中国人の観光客のマナーの悪さが、あちこちの国で顰蹙を買っているという記事を目にしました。「国」というものもそれを率いているリーダーや代表する巨大企業から受けるイメージもありますが、国を構成する国民ひとりひとりの人間の質も大切です。日本の中間層は随分崩れてしまったと思うけれど、それでも一昨年の震災時の日本人の辛抱強い行動に外国から多くの賞賛が寄せられたように、まだまだ世界的に見れば美しい国民性を保っているように思います。それなのにほんの一握りの人の考えの足りない行動が日本へのイメージを下げることになるのは残念です。学問は質の高い人間になる大切な手段のはずなのに、最高学府で学ぶ人たちがたかがブログやツイッターのネタ欲しさに浅はかな行為をするのは本当に悲しいことです。
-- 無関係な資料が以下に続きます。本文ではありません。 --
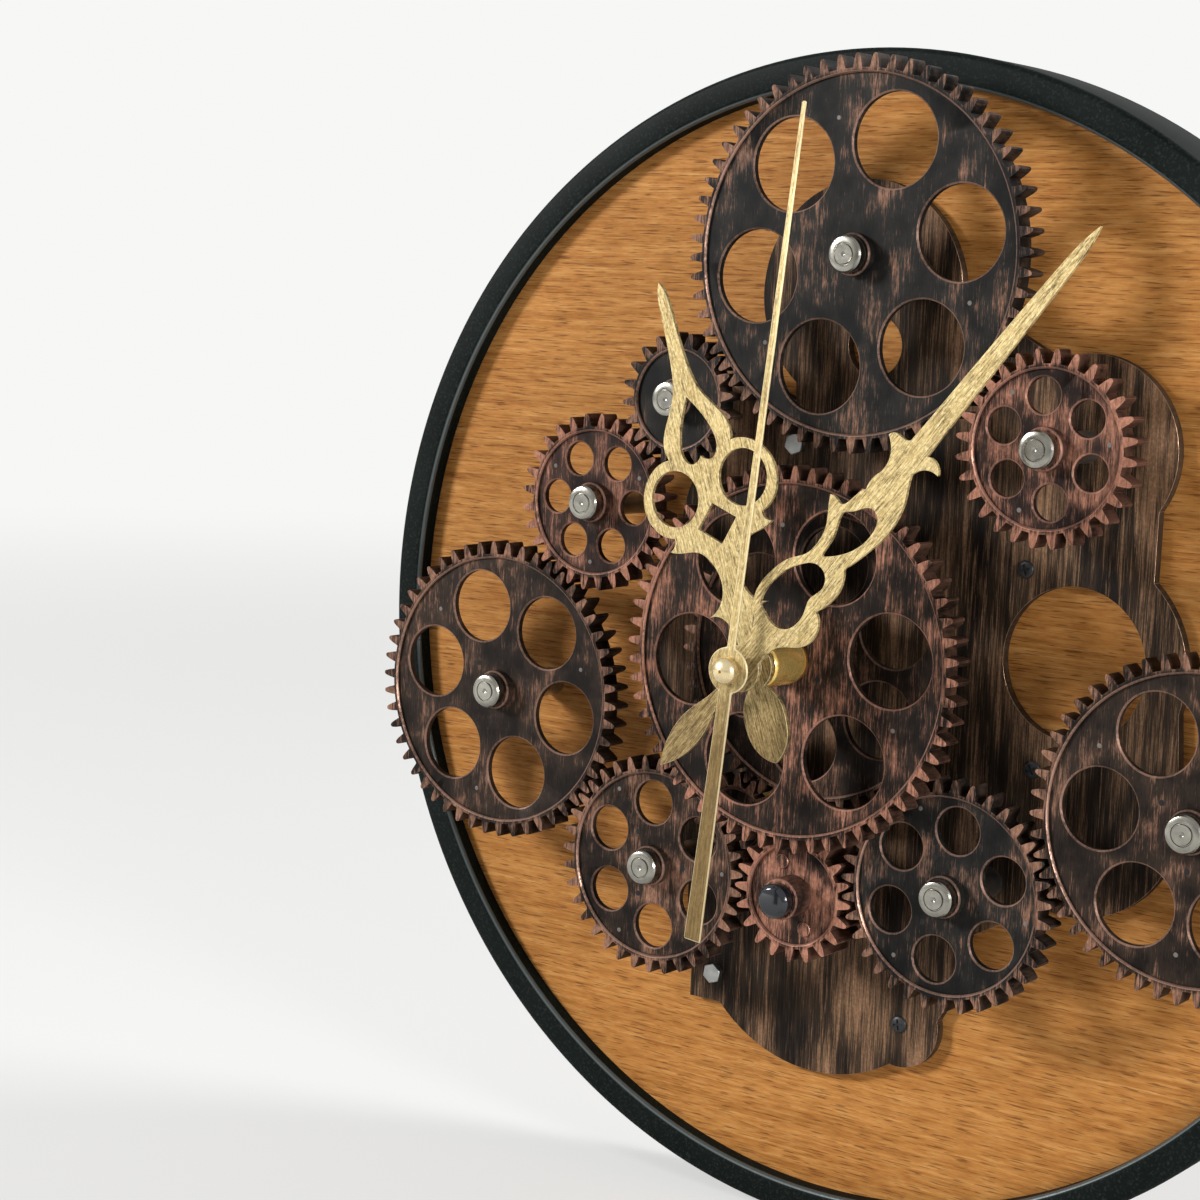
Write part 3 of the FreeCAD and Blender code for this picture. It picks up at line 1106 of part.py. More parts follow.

成熟期に入った日本ではアベノミクスだろうが何だろうが、かつてのように物がどんどん売れる時代は来ないでしょう。政府がどんな手を打っても、女性がサクサク結婚してジャンジャン子どもを生むということもないでしょう。政府も企業もいつまでも国家の枠に縛られている日本は、これからも国際的な経済競争では負け続けていくことになるかもしれません。厳しいグローバル競争の中で日本が生き残るのは、やはり世界にも類を見ない変わった国であり続けることが大切だと思います。

みんなこうだから・・・よその国はこうだから・・・と流されるのではなく、自分の頭で考え判断できる人間、質の高い人間をつくるのはやはり教育以外にありません。夏には参院選がありネットでの選挙活動も解禁になりましたが、教育についてがもっともっと大きな論点になって欲しいと思います。